Replicating this model in other specialties can help determine the most effective care protocol for any given conditions within those specialties. For example, in eyecare, Registries could help determine the best practices for treating glaucoma, macular degeneration, even cataracts, and much more, simply by aggregating the results of specific treatments.

While the EyeCare Registry just launched at the end of 2014, it already has about 200 subscribers signed up to submit data as well as to provide revenue to the self-funded entity.

The AOA’s Registry
So new it had yet to be named at VM’s press time, the Registry due this year from the American Optometric Association (AOA) will be in alpha and beta testing over the next few months in preparation for a full launch at Optometry’s Meeting in Seattle this June.

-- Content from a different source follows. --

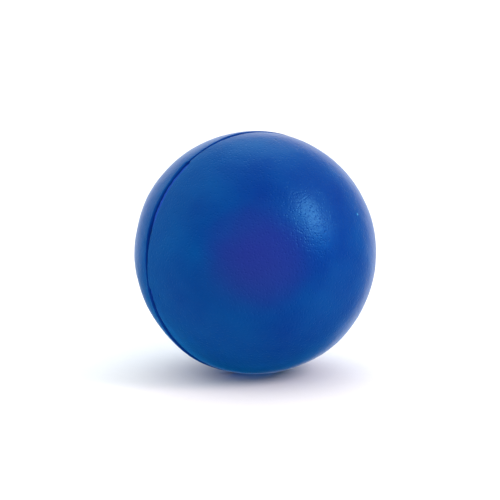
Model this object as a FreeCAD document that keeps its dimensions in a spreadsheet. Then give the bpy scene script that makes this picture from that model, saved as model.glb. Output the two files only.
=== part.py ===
import FreeCAD, Part
import math
import os
import Sketcher

# A squeezable ball of moulded foam. Each half mould is sprayed with a coloured film, the two are closed,
# and foam that rises inside fills them as one piece: a soft open core, a dense skin against the film, and
# a thin web where the two films meet. The web's flash is trimmed off in the bottom of the seam groove.
# Lengths are millimetres. The origin is the middle of the small flat that the ball's weight makes where it
# rests, +Z is up, the mould axis is Y, the films meet on y = 0 and the front half is on the -Y side.

doc = FreeCAD.newDocument("stress_ball")

SIZES = {
    "ball_diameter": 63.5,    # across the ball
    "rest_diameter": 7.8,     # across the flat under the ball
    "coat_thickness": 0.25,   # the coloured film
    "skin_thickness": 1.4,    # the dense foam behind the film
    "lip_radius": 0.55,       # the round of each film's rim, where it turns into the seam groove
    "web_thickness": 0.4,     # between the two rims, along the mould axis
    "web_stand": 0.12,        # how far the trimmed web stands out of the bottom of the groove
}

sheet = doc.addObject("Spreadsheet::Sheet", "Sizes")
for row, (alias, size) in enumerate(SIZES.items(), start=1):
    sheet.set(f"A{row}", alias)
    sheet.set(f"B{row}", str(size))
    sheet.setAlias(f"B{row}", alias)
doc.recompute()

JUST_BELOW = 0.01    # how far under a rest flat the form is looked for, mm
LEAST_LEFT = 0.99    # the share of a form that its small rest flat has to leave

# Sizes that follow from the sheet, as expressions over its cells.
BALL = "Sizes.ball_diameter / 2"
CENTRE_HEIGHT = "sqrt(Sizes.ball_diameter ^ 2 - Sizes.rest_diameter ^ 2) / 2"
COAT = "Sizes.coat_thickness"
FOAM = f"({BALL} - {COAT})"
CORE = f"({FOAM} - Sizes.skin_thickness)"
CORE_FLOOR = f"({COAT} + Sizes.skin_thickness)"
LIP = "Sizes.lip_radius"
HALF_WEB = "Sizes.web_thickness / 2"
GROOVE_FLOOR = f"sqrt(({BALL} - {LIP}) ^ 2 - ({HALF_WEB} + {LIP}) ^ 2)"


def sized(expression):
    """The number that an expression over the sheet gives now."""
    return float(sheet.evalExpression(expression))


def sketch_on(body, role, name, offset="0"):
    """A sketch on one of the body's own origin planes, moved along the plane's normal by offset."""
    plane = next(feature for feature in body.Origin.OriginFeatures if feature.Role == role)
    sketch = body.newObject("Sketcher::SketchObject", name)
    sketch.AttachmentSupport = [(plane, "")]
    sketch.MapMode = "FlatFace"
    sketch.setExpression("AttachmentOffset.Base.z", offset)
    return sketch


def drive(sketch, constraint, name, expression):
    """Adds a named constraint to the sketch and binds it to an expression."""
    index = sketch.addConstraint(constraint)
    sketch.renameConstraint(index, name)
    sketch.setExpression(f"Constraints.{name}", expression)


def turn(body, sketch, name):
    """Turns a sketch a full circle about the mould axis."""
    solid = body.newObject("PartDesign::Revolution", name)
    solid.Profile = sketch
    solid.ReferenceAxis = (sketch, ["V_Axis"])
    solid.Angle = 360
    return solid


def cut_rest_flat(body, floor):
    """Cuts away what lies below the height floor, as the ball's own weight flattens it there."""
    sketch = sketch_on(body, "XY_Plane", f"{body.Name}_flat_outline", floor)
    sketch.addGeometry(Part.Circle(FreeCAD.Vector(0, 0, 0), FreeCAD.Vector(0, 0, 1), sized(BALL)))
    sketch.addConstraint(Sketcher.Constraint("Coincident", 0, 3, -1, 1))
    drive(sketch, Sketcher.Constraint("Radius", 0, sized(BALL)), "reach", BALL)
    flat = body.newObject("PartDesign::Pocket", f"{body.Name}_flat")
    flat.Profile = sketch
    flat.Type = "ThroughAll"
    doc.recompute()
    left = flat.Shape.Volume / flat.BaseFeature.Shape.Volume
    below = flat.Shape.slice(FreeCAD.Vector(0, 0, 1), sized(floor) - JUST_BELOW)
    if below or left < LEAST_LEFT:
        raise RuntimeError(f"{body.Name}: the rest flat leaves {left:.3f} of the form, {len(below)} cuts below it")


def half_form(name, radius, lip, face):
    """A half ball on the -Y side: a spherical dome, a lip arc tangent to it, and a flat face at y = -face."""
    body = doc.addObject("PartDesign::Body", name)
    sketch = sketch_on(body, "XY_Plane", f"{name}_outline", CENTRE_HEIGHT)
    ball, rim, land = sized(radius), sized(lip), sized(face)
    lip_out = math.sqrt((ball - rim) ** 2 - (land + rim) ** 2)
    lip_centre = FreeCAD.Vector(lip_out, -land - rim, 0)
    tangent = math.atan2(lip_centre.y, lip_centre.x)
    middle, normal = FreeCAD.Vector(0, 0, 0), FreeCAD.Vector(0, 0, 1)
    sketch.addGeometry([
        Part.ArcOfCircle(Part.Circle(middle, normal, ball), -math.pi / 2, tangent),
        Part.ArcOfCircle(Part.Circle(lip_centre, normal, rim), tangent, math.pi / 2),
        Part.LineSegment(FreeCAD.Vector(lip_out, -land, 0), FreeCAD.Vector(0, -land, 0)),
        Part.LineSegment(FreeCAD.Vector(0, -land, 0), FreeCAD.Vector(0, -ball, 0)),
    ])
    sketch.addConstraint([
        Sketcher.Constraint("Coincident", 0, 3, -1, 1),
        Sketcher.Constraint("PointOnObject", 0, 1, -2),
        Sketcher.Constraint("Tangent", 0, 2, 1, 1),
        Sketcher.Constraint("Tangent", 1, 2, 2, 1),
        Sketcher.Constraint("Horizontal", 2),
        Sketcher.Constraint("Coincident", 2, 2, 3, 1),
        Sketcher.Constraint("Coincident", 3, 2, 0, 1),
        Sketcher.Constraint("PointOnObject", 3, 1, -2),
    ])
    drive(sketch, Sketcher.Constraint("Radius", 0, ball), "dome_radius", radius)
    drive(sketch, Sketcher.Constraint("Radius", 1, rim), "rim_radius", lip)
    drive(sketch, Sketcher.Constraint("DistanceY", 2, 1, -1, 1, land), "face_offset", face)
    turn(body, sketch, f"{name}_dome")
    return body


def add_throat(body):
    """A disc on the half ball's face that fills the ring between the film's rolled rims, up to the web."""
    sketch = sketch_on(body, "XZ_Plane", f"{body.Name}_throat_outline", HALF_WEB)
    sketch.addGeometry(Part.Circle(FreeCAD.Vector(0, sized(CENTRE_HEIGHT), 0), FreeCAD.Vector(0, 0, 1),
                                   sized(GROOVE_FLOOR)))
    sketch.addConstraint(Sketcher.Constraint("PointOnObject", 0, 3, -2))
    drive(sketch, Sketcher.Constraint("DistanceY", -1, 1, 0, 3, sized(CENTRE_HEIGHT)), "height", CENTRE_HEIGHT)
    drive(sketch, Sketcher.Constraint("Radius", 0, sized(GROOVE_FLOOR)), "throat_radius", GROOVE_FLOOR)
    throat = body.newObject("PartDesign::Pad", f"{body.Name}_throat")
    throat.Profile = sketch
    throat.setExpression("Length", COAT)


def coat_form():
    """The outside of a half ball: what the film and everything in it fills."""
    body = half_form("front_outside", BALL, LIP, HALF_WEB)
    cut_rest_flat(body, "0")
    return body


def foam_form():
    """What the foam fills inside the film of a half ball."""
    body = half_form("front_inside", FOAM, f"({LIP} - {COAT})", f"({HALF_WEB} + {COAT})")
    add_throat(body)
    cut_rest_flat(body, COAT)
    return body


def core():
    """The soft open-cell middle, a whole ball that crosses the parting plane."""
    body = doc.addObject("PartDesign::Body", "foam_core")
    sketch = sketch_on(body, "XY_Plane", "core_outline", CENTRE_HEIGHT)
    reach = sized(CORE)
    middle, normal = FreeCAD.Vector(0, 0, 0), FreeCAD.Vector(0, 0, 1)
    sketch.addGeometry([
        Part.ArcOfCircle(Part.Circle(middle, normal, reach), -math.pi / 2, math.pi / 2),
        Part.LineSegment(FreeCAD.Vector(0, reach, 0), FreeCAD.Vector(0, -reach, 0)),
    ])
    sketch.addConstraint([
        Sketcher.Constraint("Coincident", 0, 3, -1, 1),
        Sketcher.Constraint("PointOnObject", 0, 1, -2),
        Sketcher.Constraint("Coincident", 0, 2, 1, 1),
        Sketcher.Constraint("Coincident", 1, 2, 0, 1),
        Sketcher.Constraint("Vertical", 1),
    ])
    drive(sketch, Sketcher.Constraint("Radius", 0, reach), "core_radius", CORE)
    turn(body, sketch, "core_ball")
    cut_rest_flat(body, CORE_FLOOR)
    return body


def web_form():
    """A disc across the whole ball between the two rims, as thick as the web and as wide as its trimmed edge."""
    body = doc.addObject("PartDesign::Body", "web_disc")
    reach = f"({GROOVE_FLOOR} + Sizes.web_stand)"
    sketch = sketch_on(body, "XZ_Plane", "web_outline")
    sketch.addGeometry(Part.Circle(FreeCAD.Vector(0, sized(CENTRE_HEIGHT), 0), FreeCAD.Vector(0, 0, 1),
                                   sized(reach)))
    sketch.addConstraint(Sketcher.Constraint("PointOnObject", 0, 3, -2))
    drive(sketch, Sketcher.Constraint("DistanceY", -1, 1, 0, 3, sized(CENTRE_HEIGHT)), "height", CENTRE_HEIGHT)
    drive(sketch, Sketcher.Constraint("Radius", 0, sized(reach)), "web_radius", reach)
    disc = body.newObject("PartDesign::Pad", "web")
    disc.Profile = sketch
    disc.Midplane = True
    disc.setExpression("Length", "Sizes.web_thickness")
    cut_rest_flat(body, "0")
    return body


def hollow(label, outside, inside):
    """The piece that is left between two nested forms."""
    piece = doc.addObject("Part::Cut", label)
    piece.Base = outside
    piece.Tool = inside
    return piece


def mirrored(label, source):
    """The rear half's copy of a front piece, on the other side of the parting plane."""
    piece = doc.addObject("Part::Mirroring", label)
    piece.Source = source
    piece.Normal = FreeCAD.Vector(0, 1, 0)
    return piece


outside, inside, foam_core, web = coat_form(), foam_form(), core(), web_form()
front_coat = hollow("front_coat", outside, inside)
front_skin = hollow("front_skin", inside, foam_core)
pieces = [
    front_coat,
    mirrored("rear_coat", front_coat),
    front_skin,
    mirrored("rear_skin", front_skin),
    foam_core,
    hollow("seam_bead", web, foam_core),
]

doc.recompute()
for item in doc.Objects:
    if "Invalid" in item.State or "Error" in item.State:
        raise RuntimeError(f"{item.Label} failed: {item.State}")
for piece in pieces:
    if piece.Shape.isNull() or not piece.Shape.isValid() or len(piece.Shape.Solids) != 1:
        raise RuntimeError(f"{piece.Label} is not one valid solid")

os.makedirs("parts", exist_ok=True)
for piece in pieces:
    piece.Shape.exportStep(os.path.join("parts", f"{piece.Label}.step"))
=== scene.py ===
import math

import bpy
import numpy as np
from mathutils import Matrix, Vector


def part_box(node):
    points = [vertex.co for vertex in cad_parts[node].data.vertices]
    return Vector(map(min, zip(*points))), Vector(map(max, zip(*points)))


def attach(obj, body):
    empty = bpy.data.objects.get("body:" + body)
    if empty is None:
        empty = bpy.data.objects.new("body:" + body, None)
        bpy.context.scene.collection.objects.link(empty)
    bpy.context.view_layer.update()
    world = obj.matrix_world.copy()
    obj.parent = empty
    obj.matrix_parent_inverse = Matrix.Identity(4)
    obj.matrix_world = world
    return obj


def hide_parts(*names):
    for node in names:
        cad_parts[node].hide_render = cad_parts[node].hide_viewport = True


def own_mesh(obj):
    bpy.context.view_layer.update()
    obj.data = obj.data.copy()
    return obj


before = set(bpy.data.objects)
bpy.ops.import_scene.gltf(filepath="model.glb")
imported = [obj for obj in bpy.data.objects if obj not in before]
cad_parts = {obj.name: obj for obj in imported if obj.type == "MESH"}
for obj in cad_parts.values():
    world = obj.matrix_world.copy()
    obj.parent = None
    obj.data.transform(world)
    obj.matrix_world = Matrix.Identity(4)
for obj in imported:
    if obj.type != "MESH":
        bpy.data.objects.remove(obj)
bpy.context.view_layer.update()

# The ball stands alone on a pale sweep. The camera is a long lens near desk level, turned towards the
# front half's side, so that the moulding seam shows as an arc down the ball's left edge.
BALL_RADIUS = -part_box("front_coat")[0].y    # the front film's pole is the furthest point towards -Y
REST_RADIUS = 0.0039                        # of the patch that the ball's weight flattens under it
BALL_CENTRE = Vector((0.0, 0.0, math.sqrt(BALL_RADIUS ** 2 - REST_RADIUS ** 2)))

VIEW_AZIMUTH = math.radians(-29.35)
VIEW_ELEVATION = math.radians(10.04)
VIEW_DISTANCE = 14.92 * BALL_RADIUS
AIM_LEFT = 0.00137                          # the lens looks a little left of the middle and above it
AIM_ABOVE = 0.00067

view_right = Vector((math.cos(VIEW_AZIMUTH), math.sin(VIEW_AZIMUTH), 0.0))
view_back = Vector((math.sin(VIEW_AZIMUTH) * math.cos(VIEW_ELEVATION),
                    -math.cos(VIEW_AZIMUTH) * math.cos(VIEW_ELEVATION),
                    math.sin(VIEW_ELEVATION)))
view_up = view_back.cross(view_right)

camera = bpy.data.objects.new("camera", bpy.data.cameras.new("camera"))
bpy.context.scene.collection.objects.link(camera)
camera.data.lens = 130.0
camera.data.clip_start = 0.01
camera.location = BALL_CENTRE - AIM_LEFT * view_right + AIM_ABOVE * view_up + VIEW_DISTANCE * view_back
camera.rotation_euler = view_back.to_track_quat("Z", "Y").to_euler()
bpy.context.scene.camera = camera


# The core is open-cell polyurethane foam, tinted through. It rises and sets inside the closed mould as
# one piece across both halves, and only its bond to the dense skin all round holds it.
COAT = 0.00025                              # thickness of the coloured film
SKIN = 0.0014                               # thickness of the dense foam behind it
CORE_RADIUS = BALL_RADIUS - COAT - SKIN
CORE_CELL = 0.0009                          # width of the open cells
CORE_ROUGHNESS = 0.00004                    # how deep they pit the core's surface


def waves(points, length, count, seed):
    """Smooth noise of about unit size: the sum of count cosine waves of about that length in random
    directions, divided by the square root of half their number."""
    random = np.random.default_rng(seed)
    way = random.normal(size=(count, 3))
    way /= np.linalg.norm(way, axis=1, keepdims=True)
    turns = 2 * np.pi / (length * random.uniform(0.7, 1.4, count))
    phase = random.uniform(0, 2 * np.pi, count)
    total = np.zeros(points.shape[:-1])
    for k in range(count):
        total += np.cos(points @ (way[k] * turns[k]) + phase[k])
    return total / math.sqrt(count / 2)


def on_the_mould_axis(radius, along, around):
    """Points at a radius from the mould axis Y and a place along it from the ball's middle, turned by
    around from +X towards +Z."""
    across = radius * np.cos(around)
    upward = radius * np.sin(around)
    return np.stack([across, along + 0 * around, upward], -1) + BALL_CENTRE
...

Already in the works for more than four years, the AOA’s Registry will be open to all of the organizations’ nearly 34,000 members when it launches in June after alpha testing with about 20 practices and then beta testing with another 15 to 20 practices across the country. At first integrating with RevolutionEHR, Compulink and MaximEyes optometry-focused electronic health records software, the goal of the Registry is to eventually “integrate with all” EHRs over time, according to Jeffrey C. Michaels, OD, of Family Vision Care of Richmond, in Sandy Hook, Va., who chaired the committee to launch the AOA’s Registry.

“With a paradigm shift occurring in health care, Registries are becoming more and more important as an essential tool,” Michaels told VM. “The emphasis of the Registry is to integrate with EHRs, allowing optometrists to seamlessly and automatically submit data, so they can spend more time being optometrists not data typists.”

The aggregated patient data can then be used by optometrists “to be able to see the effect their care is having on their own patients,” said Michaels, and “for some outcomes they would also be able to benchmark themselves in comparison to other optometrists across the country.” In addition, the aggregated results will also enable practitioners to adhere to quality measures to help improve reimbursements. “With Medicare and other insurance providers putting such an emphasis on quality, the Registry is another tool allowing optometrists to provide the best health care possible.”